Percy Hartley

Personal information
- Full name: Percy Wilding Hartley
- Date of birth: 1885
- Place of birth: Bolton, England
- Position: Half back

Senior career*
- Years: Team / Apps / (Gls)
- Halliwell St Paul's
- Bolton St Luke's
- Astley Bridge St Paul's
- Atherton Church House
- 1906–1907: Preston North End / 3 / (0)
- Atherton
- Huddersfield Town
- Chorley
- 1909–1910: Exeter City / 34 / (4)
- Rochdale
- Rossendale United
- Total:  / 37+ / (4+)

Managerial career
- 1913–1914: Verviers
- 1919–1924: Verviers
- 1924: Royal FC
- 1924–1930: Standard Liège
- Charleroi
- Amay Sportif
- 1932–1935: Standard Liège

= Percy Hartley =

English footballer (1885–?)

Percy Wilding Hartley (born 1885) was an English professional football player and manager.

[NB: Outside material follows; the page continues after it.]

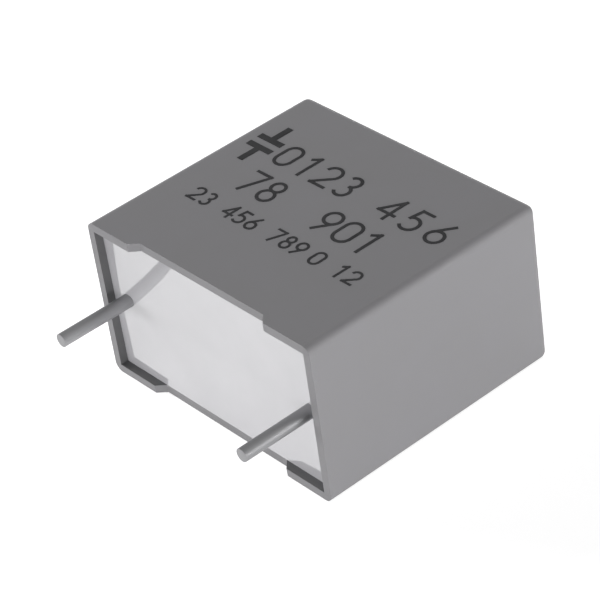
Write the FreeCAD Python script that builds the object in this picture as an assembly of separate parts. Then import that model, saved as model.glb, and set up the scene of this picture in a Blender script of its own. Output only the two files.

==Early and personal life==
Born in Bolton in 1885, Hartley was baptised on 27 September 1895 in Halliwell. He married a woman named Jessie Archer on 18 March 1919.

==Playing career==
Hartley played for Halliwell St Paul's, Bolton St Luke's, Astley Bridge St Paul's, Atherton Church House, Preston North End, Atherton, Huddersfield Town, Chorley, Exeter City, and Rochdale. He finished his career at Rossendale United.

==Coaching career==
Hartley became a coach at Belgian club Verviers. He spent World War One in a German prisoner-of-war camp, before returning to Verviers, later moving to Royal FC.

Hartley managed Belgian side Standard Liège in the 1920s and 1930s. He also worked at Charleroi and Amay Sportif in between his spells at Standard. He was also a prissier during World War Two, before being released and returning to Bolton, where he worked in a factory.